• [THE PROBLEM]: Give back an exact copy of the lines from the start of the material through the line bearing "RIGHT_THROUGH = 0.030". Include both ends and nothing else.

• [SUPPLIED INFORMATION]:
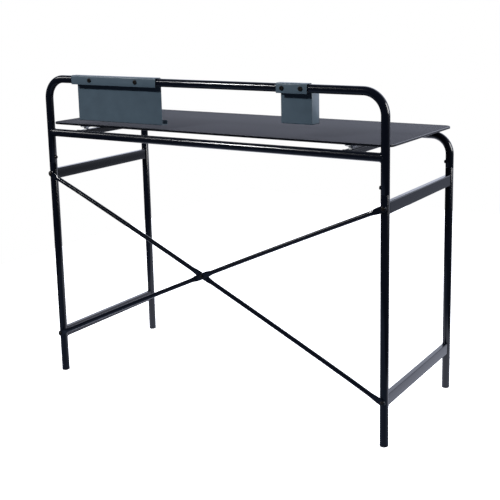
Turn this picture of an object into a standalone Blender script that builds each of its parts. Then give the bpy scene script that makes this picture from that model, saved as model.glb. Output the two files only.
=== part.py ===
"""Writing and drafting table: a smoked glass top on a knock-down steel tube frame.

Metres, +Z up. The origin is on the floor at the middle of the four feet. The user
sits on the -Y side; +Y is the rear, where the raised rail and its two holders are.
"""

import math

import bmesh
import bpy
from mathutils import Matrix, Vector

# Driving dimensions
LEG_SPACING_X = 1.056
LEG_SPACING_Y = 0.415
TUBE_RADIUS = 0.011
TUBE_WALL = 0.0012
TUBE_SIDES = 16
GAP = 0.0003

BACK_RAIL_Z = 0.8765
CROSS_RAIL_Z = 0.7220
REAR_BEND_RADIUS = 0.057
FRONT_BEND_RADIUS = 0.051
BEND_STEPS = 7
SEAM_Z = 0.634
SEAM_GAP = 0.0004

GLASS_LENGTH = 1.073
GLASS_FRONT_Y = -0.2047
GLASS_REAR_Y = 0.1955
GLASS_TOP_Z = 0.750
GLASS_THICKNESS = 0.006
GLASS_CORNER_RADIUS = 0.024
GLASS_ARRIS = 0.0008

SUPPORT_RAIL_X = 0.423
SUPPORT_RAIL_SIZE = (0.020, 0.016)
SUPPORT_RAIL_TOP_Z = 0.7325
CUP_INSET = 0.031
STRETCHER_SIZE = (0.015, 0.030)
STRETCHER_Z = (0.119, 0.601)
BOX_TUBE_CORNER = 0.002
BOX_TUBE_WALL = 0.0012

FOOT_CAP_HEIGHT = 0.022
FOOT_CAP_SOLE = 0.005
FOOT_CAP_ROUNDING = 0.003

SLEEVE_LENGTH = 0.060
SLEEVE_RADIUS = 0.0093
JOINT_SCREW_Z = 0.650

# Pan-head screws, each as head radius, head height and shank radius
JOINT_SCREW = (0.0050, 0.0036, 0.0021)
CUP_SCREW = (0.0042, 0.0026, 0.0019)
BRACE_BOLT = (0.0068, 0.0042, 0.0024)
CENTRE_BOLT = (0.0058, 0.0038, 0.0024)
CLAMP_SCREW = (0.0060, 0.0030, 0.0019)
JOINT_SCREW_LENGTH = 0.0065
BRACE_BOLT_LENGTH = 0.0125
CENTRE_BOLT_LENGTH = 0.0105
SOCKET_SHARE = 0.42

RIVET_NUT_RADIUS = 0.0042
RIVET_NUT_BORE = 0.0028
RIVET_NUT_LENGTH = 0.0095
RIVET_NUT_INSET = 0.0004
RIVET_NUT_HOLE = 0.0047
HEX_NUT_RADIUS = 0.0052
HEX_NUT_THICKNESS = 0.004
HEX_NUT_BORE = 0.0027
SCREW_HOLE = 0.0026
BOLT_HOLE = 0.0028
CLAMP_HOLE = 0.0023
ONE_WALL = 0.008
RIGHT_THROUGH = 0.030

# Suction cup section: the cup and its neck, then the blind bore for the screw, as
# (radius, share of the cup's height)
CUP_SECTION = ((0, 0.80), (0.0070, 0.84), (0.0145, 1), (0.0160, 1), (0.0158, 0.80),
               (0.0128, 0.58), (0.0065, 0.46), (0.0065, 0), (0.0024, 0), (0.0024, 0.42),
               (0, 0.42))
CUP_SCREW_REACH = 0.36

BRACE_RADIUS = 0.006
BRACE_FLAT_HALF_WIDTH = 0.0085
BRACE_FLAT_HALF_THICKNESS = 0.0015
BRACE_BOLT_Z = (0.1175, 0.602)
BRACE_BOW = 0.007
BRACE_SIDES = 10
END_FLAT = 0.018
END_TAPER = 0.030
MIDDLE_FLAT = 0.016
MIDDLE_TAPER = 0.022
CROSSING_RUN = 0.10
END_REACH = 0.985
MIDDLE_STATIONS = (0.038, 0.032, 0.026, 0.020, 0.014, 0.0)
SPAN_STATIONS = (0.40, 0.24, 0.12)

SHEET = 0.0015
SHEET_BEND = 0.0022
HOLDER_DROP = 0.0125
DOCUMENT_HOLDER_X = (0.1335, 0.4285)
DOCUMENT_HOLDER_BOTTOM_Z = 0.761
DOCUMENT_LEDGE_DEPTH = 0.024
DOCUMENT_LIP_TOP_Z = 0.773
DOCUMENT_SCREW_X = (0.2016, 0.3626)
PEN_BOX_X = (-0.326, -0.239)
PEN_BOX_BOTTOM_Z = 0.7865
PEN_BOX_DEPTH = 0.038
PEN_BOX_TOP_Z = 0.864
PEN_SCREW_X = (-0.308, -0.2555)

LEG_X = LEG_SPACING_X / 2
LEG_Y = LEG_SPACING_Y / 2
SIDES = {"right": -1, "left": 1}
ENDS = {"front": -1, "rear": 1}

for old in list(bpy.data.objects):
    bpy.data.objects.remove(old, do_unlink=True)

parts = bpy.data.collections.new("drafting_table")
cutters = bpy.data.collections.new("cutters")
bpy.context.scene.collection.children.link(parts)
bpy.context.scene.collection.children.link(cutters)


def make_material(name, colour, roughness, metallic):
    material = bpy.data.materials.new(name)
    material.use_nodes = True
    shader = material.node_tree.nodes["Principled BSDF"]
    shader.inputs["Base Color"].default_value = (*colour, 1.0)
    shader.inputs["Roughness"].default_value = roughness
    shader.inputs["Metallic"].default_value = metallic
    return material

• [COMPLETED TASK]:
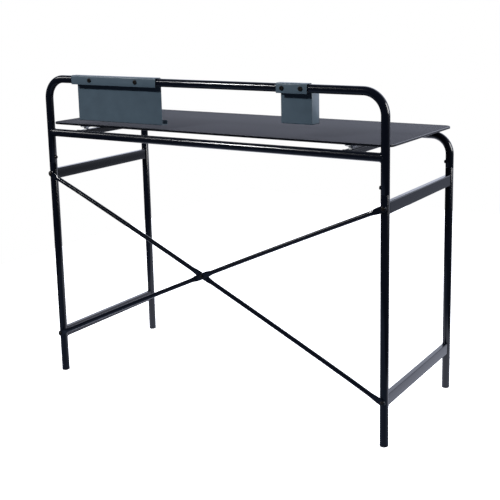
Turn this picture of an object into a standalone Blender script that builds each of its parts. Then give the bpy scene script that makes this picture from that model, saved as model.glb. Output the two files only.
=== part.py ===
"""Writing and drafting table: a smoked glass top on a knock-down steel tube frame.

Metres, +Z up. The origin is on the floor at the middle of the four feet. The user
sits on the -Y side; +Y is the rear, where the raised rail and its two holders are.
"""

import math

import bmesh
import bpy
from mathutils import Matrix, Vector

# Driving dimensions
LEG_SPACING_X = 1.056
LEG_SPACING_Y = 0.415
TUBE_RADIUS = 0.011
TUBE_WALL = 0.0012
TUBE_SIDES = 16
GAP = 0.0003

BACK_RAIL_Z = 0.8765
CROSS_RAIL_Z = 0.7220
REAR_BEND_RADIUS = 0.057
FRONT_BEND_RADIUS = 0.051
BEND_STEPS = 7
SEAM_Z = 0.634
SEAM_GAP = 0.0004

GLASS_LENGTH = 1.073
GLASS_FRONT_Y = -0.2047
GLASS_REAR_Y = 0.1955
GLASS_TOP_Z = 0.750
GLASS_THICKNESS = 0.006
GLASS_CORNER_RADIUS = 0.024
GLASS_ARRIS = 0.0008

SUPPORT_RAIL_X = 0.423
SUPPORT_RAIL_SIZE = (0.020, 0.016)
SUPPORT_RAIL_TOP_Z = 0.7325
CUP_INSET = 0.031
STRETCHER_SIZE = (0.015, 0.030)
STRETCHER_Z = (0.119, 0.601)
BOX_TUBE_CORNER = 0.002
BOX_TUBE_WALL = 0.0012

FOOT_CAP_HEIGHT = 0.022
FOOT_CAP_SOLE = 0.005
FOOT_CAP_ROUNDING = 0.003

SLEEVE_LENGTH = 0.060
SLEEVE_RADIUS = 0.0093
JOINT_SCREW_Z = 0.650

# Pan-head screws, each as head radius, head height and shank radius
JOINT_SCREW = (0.0050, 0.0036, 0.0021)
CUP_SCREW = (0.0042, 0.0026, 0.0019)
BRACE_BOLT = (0.0068, 0.0042, 0.0024)
CENTRE_BOLT = (0.0058, 0.0038, 0.0024)
CLAMP_SCREW = (0.0060, 0.0030, 0.0019)
JOINT_SCREW_LENGTH = 0.0065
BRACE_BOLT_LENGTH = 0.0125
CENTRE_BOLT_LENGTH = 0.0105
SOCKET_SHARE = 0.42

RIVET_NUT_RADIUS = 0.0042
RIVET_NUT_BORE = 0.0028
RIVET_NUT_LENGTH = 0.0095
RIVET_NUT_INSET = 0.0004
RIVET_NUT_HOLE = 0.0047
HEX_NUT_RADIUS = 0.0052
HEX_NUT_THICKNESS = 0.004
HEX_NUT_BORE = 0.0027
SCREW_HOLE = 0.0026
BOLT_HOLE = 0.0028
CLAMP_HOLE = 0.0023
ONE_WALL = 0.008
RIGHT_THROUGH = 0.030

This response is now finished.